MENTAL DISORDER CRITERIA (WHAT IS ABNORMAL?)
- Statistical rarity - but not all uncommon things are bad and not all mental illness is uncommon.
- Subjective distress - often bad, but sometimes feel good (like manic phase of bipolar)
- Impairment - Most interfere with people’s ability to function. But other things that aren’t mental illness also interfere (like laziness)
- Societal disapproval - can be a factor. But not everything we disapprove of is a mental disorder (like racism)
- Biological dysfunction - some yes (schizophrenia), some no (phobias)
FAMILY RESEMBLANCE VIEW
According to this view mental disorders don’t all have one thing in common. They are similar, but there are differences (like in a family).
CHLORPROMAZINE
One of the first drugs used in mental hospitals. Provided some relief from symptoms of schizophrenia and other disorders marked by a loss of contact with reality.
PSYCHIATRIC DIAGNOSES ACROSS CULTURES
Certain conditions are culture bound, or specific to one or more societies.
Koro - parts of Asia. Patients believe their penis is retreating into their abdomen.
Amok - parts of Asia and Africa. Intense sadness followed by uncontrolled behaivour and unprovoked attacks on people and animals. “Running amok”
CULTURAL UNIVERSALITY
Many mental disorders, especially those that are severe, appear to exist in most and perhaps all cultures.
MISCONCEPTION: PSYCHIATRIC DIAGNOSIS IS JUST PIGEONHOLING.
We deprive people of their uniqueness, and imply that all people in the same category are alike in all important respects.
No - a diagnosis implies they are alike in at least one important respect. People are very different. Can also make communication easier, especially between mental health professionals.
MISCONCEPTION: PSYCHIATRIC DIAGNOSES ARE UNRELIABLE.
Interrater reliability is usually high. But lower for personality disorders.
MISCONCEPTION: PSYCHIATRIC DIAGNOSES ARE INVALID
Don’t provide us with any new information. Just labels for behaviour we don’t like.
No - can predict behaviour and performance. Though some pop psychology labels are just that.
MISCONCEPTION: PSYCHIATRIC DIAGNOSES STIGMATISE PEOPLE
Psychiatric diagnoses exert powerful negative effects on people’s perceptions and behaviour.
No - there is some stigma, but the effect of the labels only lasts so long.
LABELING THEORISTS
Scholars who argue that psychiatric diagnoses exert powerful negative effects on people’s perceptions and behaviours.
DIAGNOSTIC AND STATISTICAL MANUAL OF MENTAL DISORDERS (DSM)
Diagnostic system containing the American Psychiatric Association (APA) criteria for mental disorders.
Book says DSM-IV (2000), but DSM-V is out now.
Problems: comorbitity, categorical model.
Biosocialpyscho approach.
Designed to improve communication. 1844.
DSM-IV 17 major categories, 200 subcategories.

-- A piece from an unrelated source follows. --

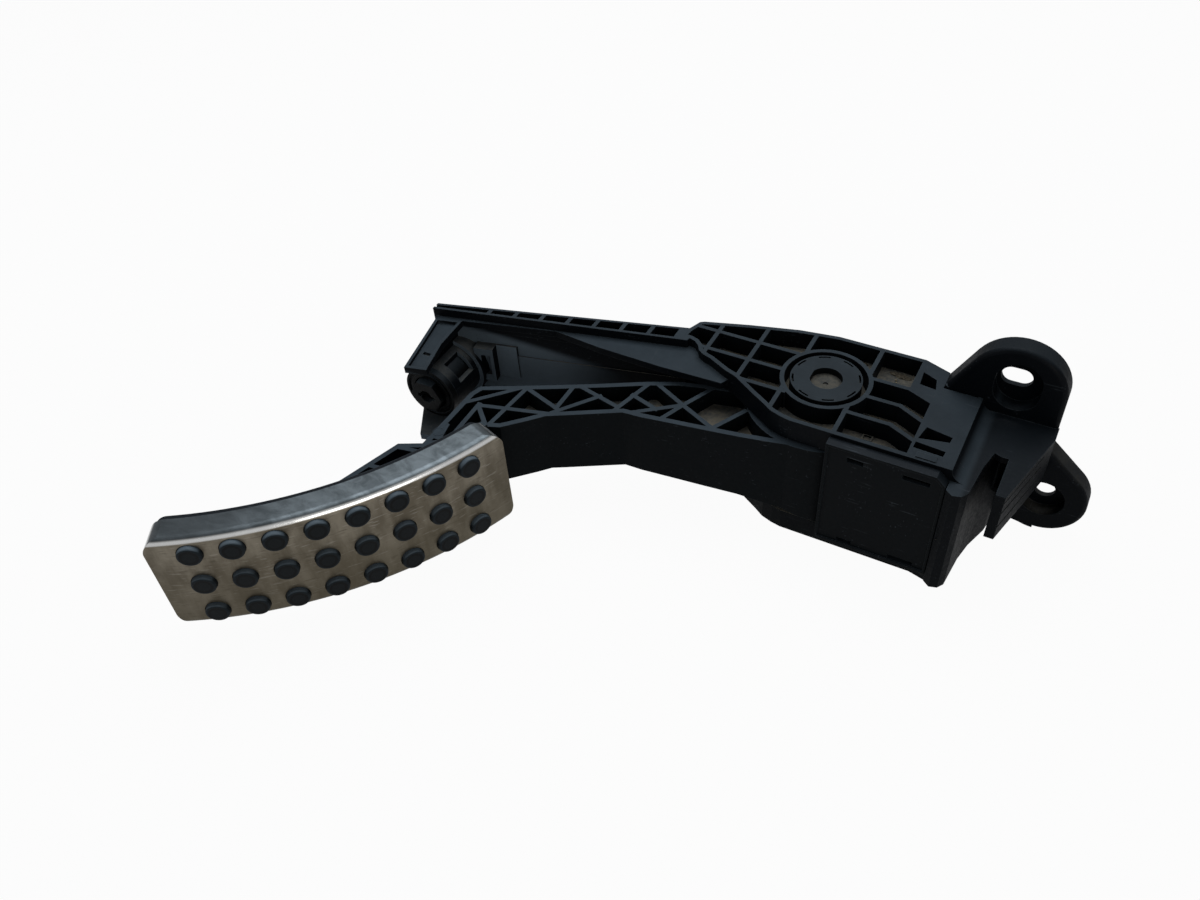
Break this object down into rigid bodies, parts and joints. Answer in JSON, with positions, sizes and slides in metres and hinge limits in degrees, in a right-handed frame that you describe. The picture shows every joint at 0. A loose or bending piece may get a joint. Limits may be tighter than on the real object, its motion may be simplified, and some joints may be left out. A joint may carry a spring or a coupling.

DSM-V has 21.
PREVALENCE
Percentage of people within a population who have a specific mental disorder.
AXIS
Dimension of functioning.
- life stressors, associated mental conditions, etc.
1 - major disorders (depression, etc.) Diagnosis of a category.
2- personality disorders and mental retardation
3 - medical conditions
4 - pyschosocial stressors
5 - global assessment (referral, hospitalisation, etc)
In DSM-V 1 to 3 are combined.
COMORBIDITY
Co-occurance of two or more diagnoses within the same person (eg. depression and anxiety)
CATEGORICAL MODEL
Model in which a mental disorder differs from normal functioning in kind rather than degree. Eg. someone has major depression, or they don’t.
DIMENSIONAL MODEL
Model in which a mental disorder differs from normal functioning in degree rather than kind. People fall on a continuum. Eg. different degrees of depression.
MENTAL ILLNESS AND VIOLENCE
Myth that people with mental illness are at a greatly heightened risk of violence.
Fact is that overwhelming majority are not physically aggressive.
But people with substance abuse ARE.
INSANITY DEFENSE
Legal defense proposing that people shouldn’t be held legally responsible for their actions if they weren’t of “sound mind” when committing them.
INVOLUNTARY COMMITMENT
Procedure of placing some people with mental illnesses in a psychiatric hospital or other facility based on their potential danger to themselves or others, or their inability to care for themselves.